#### [Description of the task]
Lines containing the string "scene" are to be counted; report the number and nothing more.

#### [Material provided]
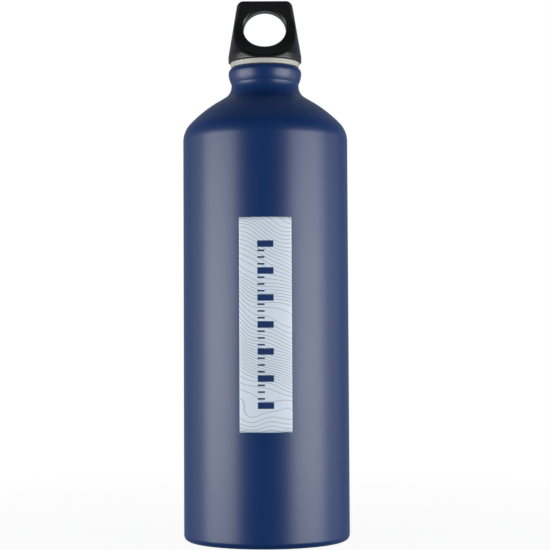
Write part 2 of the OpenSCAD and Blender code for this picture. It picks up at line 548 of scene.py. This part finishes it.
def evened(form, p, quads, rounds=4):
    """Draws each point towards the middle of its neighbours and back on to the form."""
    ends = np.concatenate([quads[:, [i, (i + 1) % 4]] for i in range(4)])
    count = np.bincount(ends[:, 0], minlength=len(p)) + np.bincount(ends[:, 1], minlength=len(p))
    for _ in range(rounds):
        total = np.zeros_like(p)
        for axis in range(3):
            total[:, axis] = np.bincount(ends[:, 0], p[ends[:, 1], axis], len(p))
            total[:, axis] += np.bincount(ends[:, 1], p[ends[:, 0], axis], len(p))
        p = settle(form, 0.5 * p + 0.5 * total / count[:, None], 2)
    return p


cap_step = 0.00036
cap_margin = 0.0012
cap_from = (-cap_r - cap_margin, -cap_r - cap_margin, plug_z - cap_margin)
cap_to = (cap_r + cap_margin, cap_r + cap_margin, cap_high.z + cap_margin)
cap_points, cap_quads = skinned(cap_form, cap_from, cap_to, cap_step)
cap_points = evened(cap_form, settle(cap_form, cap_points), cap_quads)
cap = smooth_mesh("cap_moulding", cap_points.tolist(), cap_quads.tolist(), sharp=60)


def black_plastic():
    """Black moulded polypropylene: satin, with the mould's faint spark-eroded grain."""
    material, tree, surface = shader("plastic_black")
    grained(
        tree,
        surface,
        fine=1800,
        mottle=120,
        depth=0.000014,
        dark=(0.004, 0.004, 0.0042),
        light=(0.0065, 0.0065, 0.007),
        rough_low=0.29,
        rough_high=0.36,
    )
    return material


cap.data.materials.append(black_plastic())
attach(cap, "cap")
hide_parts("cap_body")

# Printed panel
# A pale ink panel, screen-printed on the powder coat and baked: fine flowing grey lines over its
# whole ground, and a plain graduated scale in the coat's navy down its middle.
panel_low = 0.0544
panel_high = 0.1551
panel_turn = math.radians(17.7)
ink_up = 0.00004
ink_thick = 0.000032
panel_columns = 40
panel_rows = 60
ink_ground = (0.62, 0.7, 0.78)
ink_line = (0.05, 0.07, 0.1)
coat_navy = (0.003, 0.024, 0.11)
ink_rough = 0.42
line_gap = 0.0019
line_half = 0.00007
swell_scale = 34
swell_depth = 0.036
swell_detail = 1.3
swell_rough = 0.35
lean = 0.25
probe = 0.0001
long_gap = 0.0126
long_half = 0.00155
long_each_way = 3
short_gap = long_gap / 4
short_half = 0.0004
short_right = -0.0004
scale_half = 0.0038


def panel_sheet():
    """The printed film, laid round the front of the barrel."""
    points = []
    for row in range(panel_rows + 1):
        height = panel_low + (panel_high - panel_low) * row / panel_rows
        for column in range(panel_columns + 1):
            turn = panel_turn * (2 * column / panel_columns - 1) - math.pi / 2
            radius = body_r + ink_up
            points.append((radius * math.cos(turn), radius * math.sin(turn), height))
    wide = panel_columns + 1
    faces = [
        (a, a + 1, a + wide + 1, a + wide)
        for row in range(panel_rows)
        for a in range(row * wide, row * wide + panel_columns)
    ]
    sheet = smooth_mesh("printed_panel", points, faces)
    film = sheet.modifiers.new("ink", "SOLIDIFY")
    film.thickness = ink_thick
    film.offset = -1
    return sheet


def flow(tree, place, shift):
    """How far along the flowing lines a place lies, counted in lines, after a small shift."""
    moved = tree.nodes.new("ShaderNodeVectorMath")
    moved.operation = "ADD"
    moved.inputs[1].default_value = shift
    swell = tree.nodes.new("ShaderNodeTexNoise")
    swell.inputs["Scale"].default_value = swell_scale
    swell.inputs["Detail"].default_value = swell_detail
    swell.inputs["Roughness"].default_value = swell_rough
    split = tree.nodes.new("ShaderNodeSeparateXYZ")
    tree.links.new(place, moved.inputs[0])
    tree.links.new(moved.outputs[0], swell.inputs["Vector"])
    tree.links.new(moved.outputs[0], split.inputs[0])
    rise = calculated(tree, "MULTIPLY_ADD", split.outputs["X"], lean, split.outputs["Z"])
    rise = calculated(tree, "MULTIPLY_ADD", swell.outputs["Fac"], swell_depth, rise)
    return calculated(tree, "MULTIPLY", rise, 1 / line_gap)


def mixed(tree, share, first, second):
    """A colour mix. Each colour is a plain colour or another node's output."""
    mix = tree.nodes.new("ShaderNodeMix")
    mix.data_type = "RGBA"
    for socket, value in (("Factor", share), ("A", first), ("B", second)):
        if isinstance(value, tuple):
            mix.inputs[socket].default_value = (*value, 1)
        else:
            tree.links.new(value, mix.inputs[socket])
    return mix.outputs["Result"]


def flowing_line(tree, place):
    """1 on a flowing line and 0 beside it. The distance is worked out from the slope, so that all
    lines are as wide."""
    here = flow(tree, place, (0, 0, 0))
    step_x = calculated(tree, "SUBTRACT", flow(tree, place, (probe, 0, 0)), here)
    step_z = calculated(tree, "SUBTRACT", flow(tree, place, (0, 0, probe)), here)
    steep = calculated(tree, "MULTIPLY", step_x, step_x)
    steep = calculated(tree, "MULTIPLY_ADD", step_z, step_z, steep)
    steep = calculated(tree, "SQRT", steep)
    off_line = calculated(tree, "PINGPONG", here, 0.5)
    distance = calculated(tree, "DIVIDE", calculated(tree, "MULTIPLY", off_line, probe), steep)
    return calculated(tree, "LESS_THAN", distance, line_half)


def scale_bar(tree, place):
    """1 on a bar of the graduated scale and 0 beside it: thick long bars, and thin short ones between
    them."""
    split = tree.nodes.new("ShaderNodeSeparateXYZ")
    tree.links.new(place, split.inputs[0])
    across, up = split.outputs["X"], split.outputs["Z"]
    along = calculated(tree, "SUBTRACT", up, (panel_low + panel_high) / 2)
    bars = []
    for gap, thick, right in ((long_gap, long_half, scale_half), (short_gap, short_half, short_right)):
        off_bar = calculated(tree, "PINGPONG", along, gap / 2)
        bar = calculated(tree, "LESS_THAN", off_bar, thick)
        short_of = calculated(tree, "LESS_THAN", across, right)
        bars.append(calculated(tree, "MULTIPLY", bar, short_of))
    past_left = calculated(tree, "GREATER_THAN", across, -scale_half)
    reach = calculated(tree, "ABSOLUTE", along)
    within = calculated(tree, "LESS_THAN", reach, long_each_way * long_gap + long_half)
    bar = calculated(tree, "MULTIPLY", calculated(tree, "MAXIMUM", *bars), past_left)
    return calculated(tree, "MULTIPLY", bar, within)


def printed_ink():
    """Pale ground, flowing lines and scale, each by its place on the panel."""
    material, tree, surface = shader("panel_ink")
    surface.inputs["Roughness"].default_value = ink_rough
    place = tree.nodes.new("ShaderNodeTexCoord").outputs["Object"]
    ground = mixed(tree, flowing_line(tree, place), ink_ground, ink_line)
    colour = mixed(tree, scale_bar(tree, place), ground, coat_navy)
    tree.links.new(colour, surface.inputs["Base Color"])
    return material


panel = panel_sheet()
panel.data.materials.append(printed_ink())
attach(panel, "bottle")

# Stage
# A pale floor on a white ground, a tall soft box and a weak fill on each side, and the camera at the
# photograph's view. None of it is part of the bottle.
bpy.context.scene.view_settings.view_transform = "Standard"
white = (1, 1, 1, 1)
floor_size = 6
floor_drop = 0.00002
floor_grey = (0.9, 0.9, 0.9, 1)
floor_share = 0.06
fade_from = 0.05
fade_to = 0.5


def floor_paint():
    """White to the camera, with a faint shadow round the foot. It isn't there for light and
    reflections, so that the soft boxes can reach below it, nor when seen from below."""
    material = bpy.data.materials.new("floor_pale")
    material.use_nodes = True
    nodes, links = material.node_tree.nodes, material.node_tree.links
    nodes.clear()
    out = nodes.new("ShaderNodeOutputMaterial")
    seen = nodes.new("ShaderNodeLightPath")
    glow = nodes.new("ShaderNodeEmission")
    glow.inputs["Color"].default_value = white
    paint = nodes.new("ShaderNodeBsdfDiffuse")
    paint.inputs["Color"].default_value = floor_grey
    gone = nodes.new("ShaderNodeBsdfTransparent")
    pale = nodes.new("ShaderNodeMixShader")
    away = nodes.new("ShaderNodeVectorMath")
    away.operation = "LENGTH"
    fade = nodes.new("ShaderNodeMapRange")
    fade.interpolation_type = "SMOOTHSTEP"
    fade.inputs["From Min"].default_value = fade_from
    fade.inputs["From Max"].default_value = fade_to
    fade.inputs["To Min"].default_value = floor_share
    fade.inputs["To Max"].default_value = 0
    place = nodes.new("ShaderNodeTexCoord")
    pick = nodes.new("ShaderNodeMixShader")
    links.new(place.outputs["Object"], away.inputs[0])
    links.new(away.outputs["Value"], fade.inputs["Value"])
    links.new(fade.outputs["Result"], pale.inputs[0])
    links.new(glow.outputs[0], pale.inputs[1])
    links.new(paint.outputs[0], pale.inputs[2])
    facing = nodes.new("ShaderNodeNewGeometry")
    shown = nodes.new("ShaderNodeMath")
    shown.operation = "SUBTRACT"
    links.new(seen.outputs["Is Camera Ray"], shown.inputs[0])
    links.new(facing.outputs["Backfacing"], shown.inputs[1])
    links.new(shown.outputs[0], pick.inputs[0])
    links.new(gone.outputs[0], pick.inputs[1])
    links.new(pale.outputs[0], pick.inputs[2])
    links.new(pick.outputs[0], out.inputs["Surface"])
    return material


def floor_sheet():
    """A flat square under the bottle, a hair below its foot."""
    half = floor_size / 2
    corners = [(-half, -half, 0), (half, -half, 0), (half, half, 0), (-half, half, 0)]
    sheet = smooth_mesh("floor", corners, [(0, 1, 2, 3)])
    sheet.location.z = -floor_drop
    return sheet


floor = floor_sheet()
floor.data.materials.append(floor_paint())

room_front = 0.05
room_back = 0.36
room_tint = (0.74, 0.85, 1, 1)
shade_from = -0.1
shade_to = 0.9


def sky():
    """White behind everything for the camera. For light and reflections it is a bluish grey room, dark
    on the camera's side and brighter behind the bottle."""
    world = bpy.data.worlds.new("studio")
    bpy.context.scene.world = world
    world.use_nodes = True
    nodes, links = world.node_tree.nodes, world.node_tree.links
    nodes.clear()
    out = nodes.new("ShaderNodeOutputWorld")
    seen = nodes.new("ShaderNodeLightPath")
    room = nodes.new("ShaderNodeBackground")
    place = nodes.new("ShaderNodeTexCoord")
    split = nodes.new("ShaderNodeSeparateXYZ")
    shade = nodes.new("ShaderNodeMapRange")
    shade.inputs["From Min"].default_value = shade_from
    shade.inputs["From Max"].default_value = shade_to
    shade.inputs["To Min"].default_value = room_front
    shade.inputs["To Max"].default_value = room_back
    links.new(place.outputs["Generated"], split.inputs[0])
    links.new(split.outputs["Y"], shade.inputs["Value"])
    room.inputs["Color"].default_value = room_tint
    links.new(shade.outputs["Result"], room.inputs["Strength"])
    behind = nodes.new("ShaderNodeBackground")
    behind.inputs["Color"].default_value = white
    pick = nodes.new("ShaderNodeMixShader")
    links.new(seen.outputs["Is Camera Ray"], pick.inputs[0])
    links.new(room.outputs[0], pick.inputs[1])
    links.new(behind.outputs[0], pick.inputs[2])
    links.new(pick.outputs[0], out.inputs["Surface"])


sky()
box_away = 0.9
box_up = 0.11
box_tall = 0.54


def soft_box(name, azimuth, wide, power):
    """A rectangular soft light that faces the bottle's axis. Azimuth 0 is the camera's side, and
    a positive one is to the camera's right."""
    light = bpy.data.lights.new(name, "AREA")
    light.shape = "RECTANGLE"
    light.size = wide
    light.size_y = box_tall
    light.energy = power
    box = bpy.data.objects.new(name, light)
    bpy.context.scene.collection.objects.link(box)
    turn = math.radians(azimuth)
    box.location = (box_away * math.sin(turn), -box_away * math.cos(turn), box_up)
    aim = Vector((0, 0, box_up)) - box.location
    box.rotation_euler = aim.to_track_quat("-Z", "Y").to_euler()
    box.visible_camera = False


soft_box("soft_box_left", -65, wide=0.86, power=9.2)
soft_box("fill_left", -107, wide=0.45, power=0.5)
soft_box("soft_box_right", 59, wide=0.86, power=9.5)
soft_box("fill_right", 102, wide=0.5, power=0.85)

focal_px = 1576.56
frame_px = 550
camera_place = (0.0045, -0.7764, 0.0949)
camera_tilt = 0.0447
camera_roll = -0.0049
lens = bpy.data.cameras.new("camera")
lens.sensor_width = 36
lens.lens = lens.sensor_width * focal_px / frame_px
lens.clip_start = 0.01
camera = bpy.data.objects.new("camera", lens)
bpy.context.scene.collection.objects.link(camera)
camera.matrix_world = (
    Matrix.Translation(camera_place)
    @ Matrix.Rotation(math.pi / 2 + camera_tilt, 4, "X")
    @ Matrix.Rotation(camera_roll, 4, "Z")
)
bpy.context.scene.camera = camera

#### [Task response]
6